**Provided entries:**

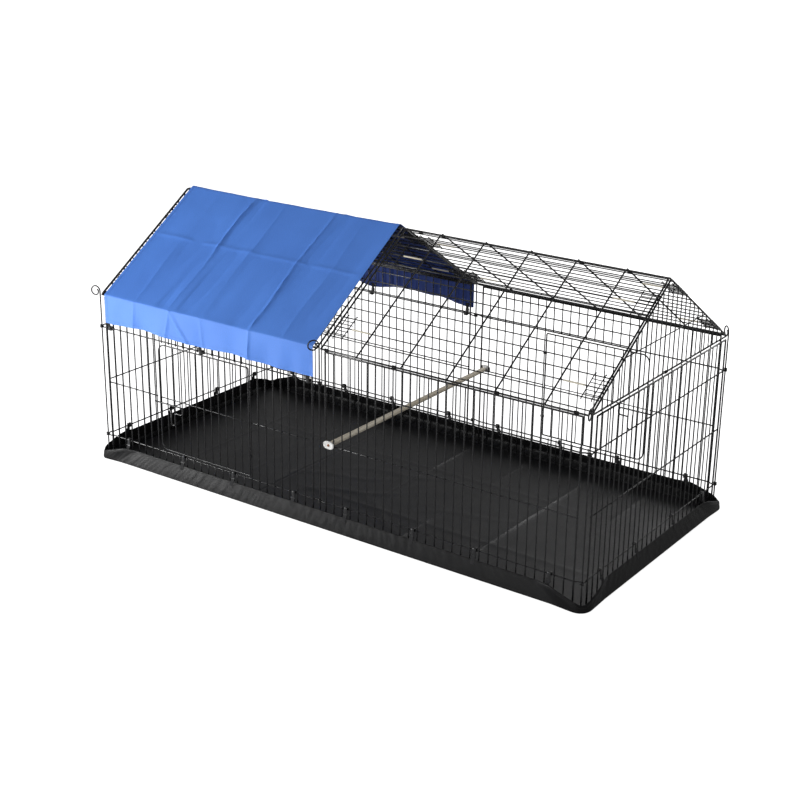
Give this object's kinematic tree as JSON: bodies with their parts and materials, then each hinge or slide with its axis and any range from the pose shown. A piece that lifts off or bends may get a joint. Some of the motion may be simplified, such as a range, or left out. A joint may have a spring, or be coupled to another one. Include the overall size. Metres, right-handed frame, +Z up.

* * *

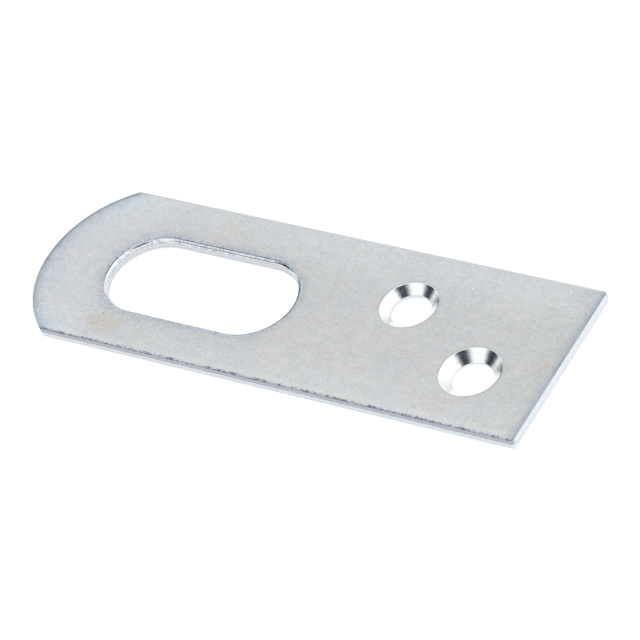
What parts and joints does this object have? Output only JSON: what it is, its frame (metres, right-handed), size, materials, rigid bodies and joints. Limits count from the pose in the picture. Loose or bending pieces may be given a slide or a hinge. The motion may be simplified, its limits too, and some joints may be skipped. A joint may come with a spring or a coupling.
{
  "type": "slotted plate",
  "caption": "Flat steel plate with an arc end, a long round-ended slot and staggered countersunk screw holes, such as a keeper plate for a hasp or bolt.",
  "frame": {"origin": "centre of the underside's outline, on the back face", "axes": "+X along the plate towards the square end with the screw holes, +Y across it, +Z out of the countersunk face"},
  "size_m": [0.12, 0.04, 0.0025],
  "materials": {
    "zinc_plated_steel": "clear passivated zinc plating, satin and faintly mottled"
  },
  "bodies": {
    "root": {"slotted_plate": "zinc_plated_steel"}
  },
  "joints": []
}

---

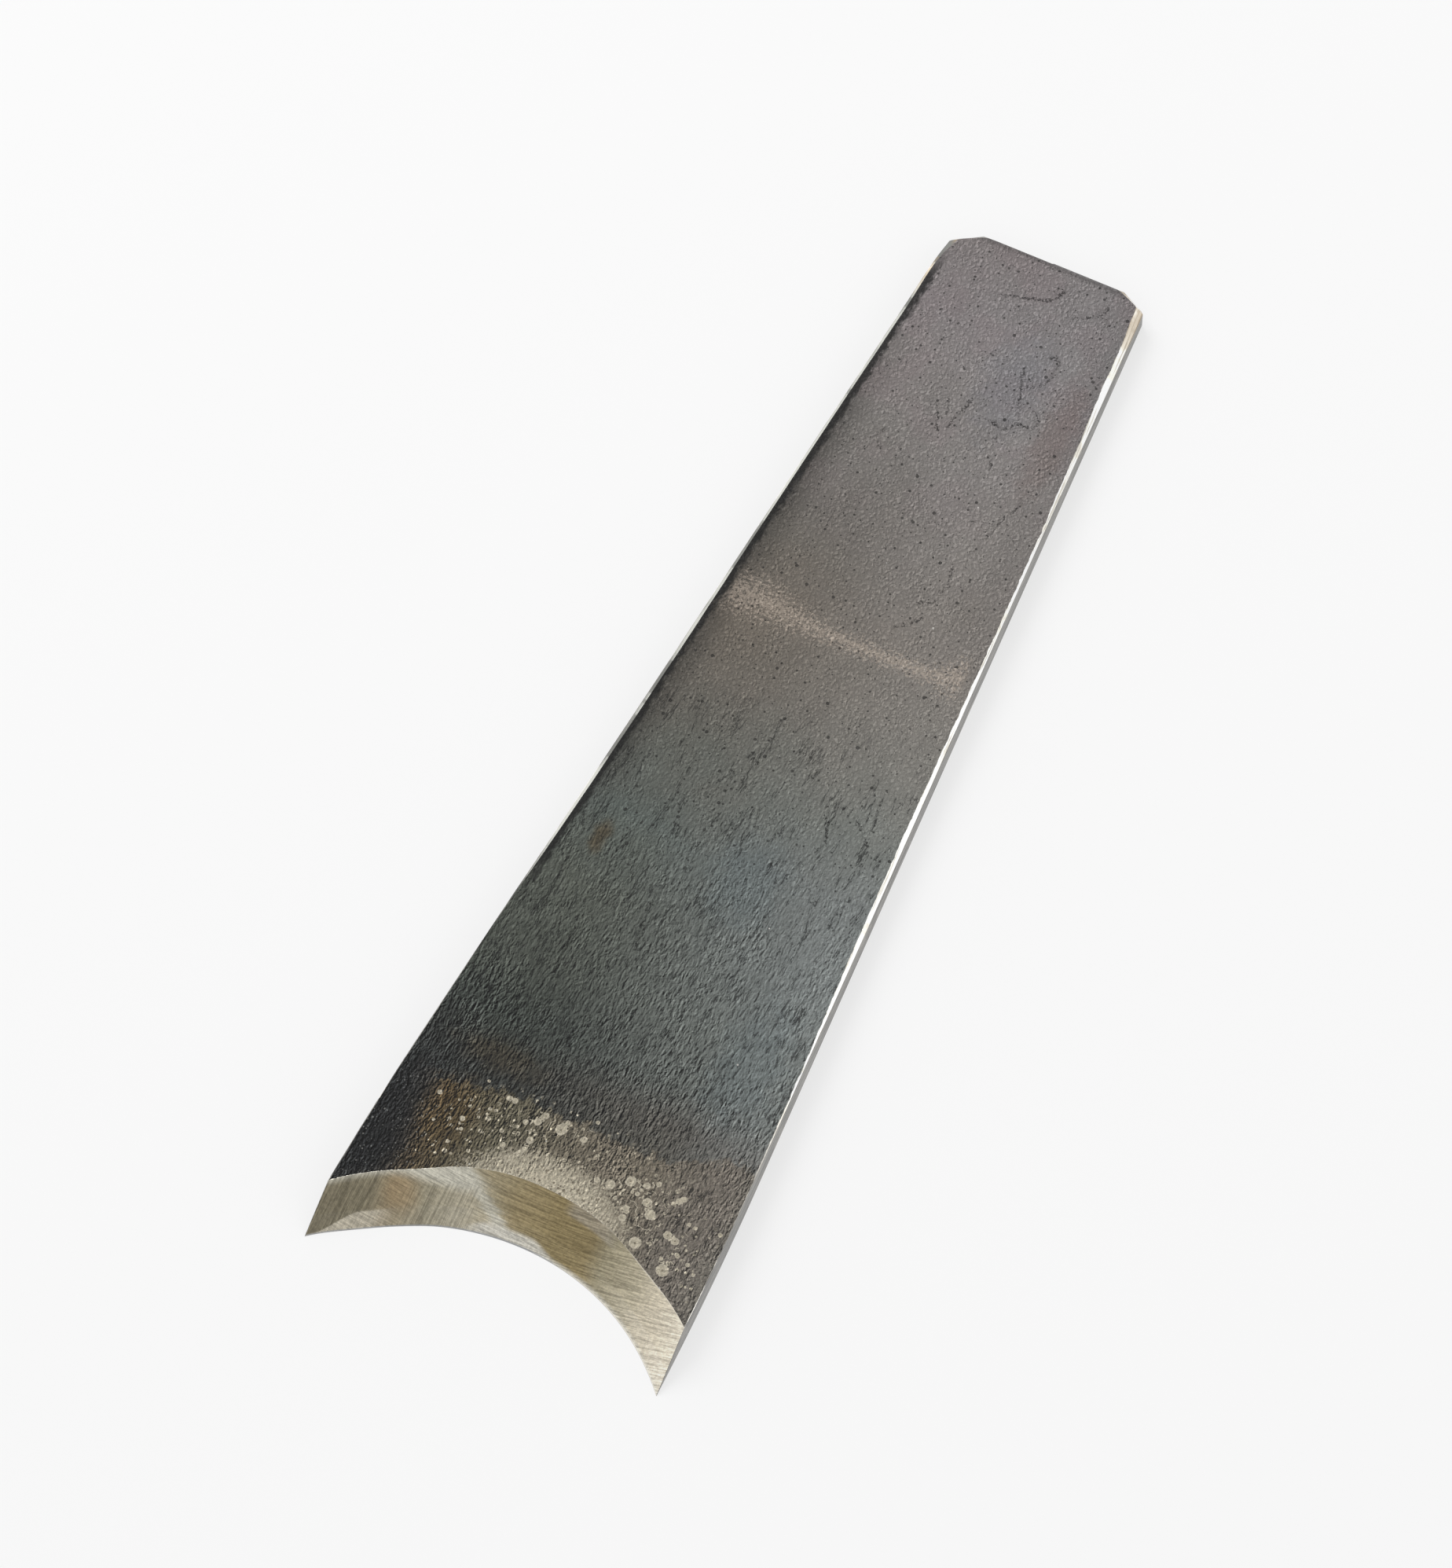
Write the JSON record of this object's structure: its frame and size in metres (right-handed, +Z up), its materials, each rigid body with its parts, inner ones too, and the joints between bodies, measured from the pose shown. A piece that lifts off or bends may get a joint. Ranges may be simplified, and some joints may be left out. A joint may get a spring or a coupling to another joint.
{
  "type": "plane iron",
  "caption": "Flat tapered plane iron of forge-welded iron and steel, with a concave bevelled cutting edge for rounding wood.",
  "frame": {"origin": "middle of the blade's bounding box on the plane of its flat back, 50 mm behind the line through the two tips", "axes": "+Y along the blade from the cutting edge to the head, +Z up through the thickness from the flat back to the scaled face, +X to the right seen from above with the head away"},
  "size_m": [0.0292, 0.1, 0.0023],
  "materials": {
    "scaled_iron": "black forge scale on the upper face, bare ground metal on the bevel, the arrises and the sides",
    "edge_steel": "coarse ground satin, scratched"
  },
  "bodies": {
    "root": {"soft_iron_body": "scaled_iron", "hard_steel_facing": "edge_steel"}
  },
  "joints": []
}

**Description of the task:** Search the records above for the string "materials". Copy every line that contains it.

**Answer for the task:**
Give this object's kinematic tree as JSON: bodies with their parts and materials, then each hinge or slide with its axis and any range from the pose shown. A piece that lifts off or bends may get a joint. Some of the motion may be simplified, such as a range, or left out. A joint may have a spring, or be coupled to another one. Include the overall size. Metres, right-handed frame, +Z up.
What parts and joints does this object have? Output only JSON: what it is, its frame (metres, right-handed), size, materials, rigid bodies and joints. Limits count from the pose in the picture. Loose or bending pieces may be given a slide or a hinge. The motion may be simplified, its limits too, and some joints may be skipped. A joint may come with a spring or a coupling.
  "materials": {
Write the JSON record of this object's structure: its frame and size in metres (right-handed, +Z up), its materials, each rigid body with its parts, inner ones too, and the joints between bodies, measured from the pose shown. A piece that lifts off or bends may get a joint. Ranges may be simplified, and some joints may be left out. A joint may get a spring or a coupling to another joint.
  "materials": {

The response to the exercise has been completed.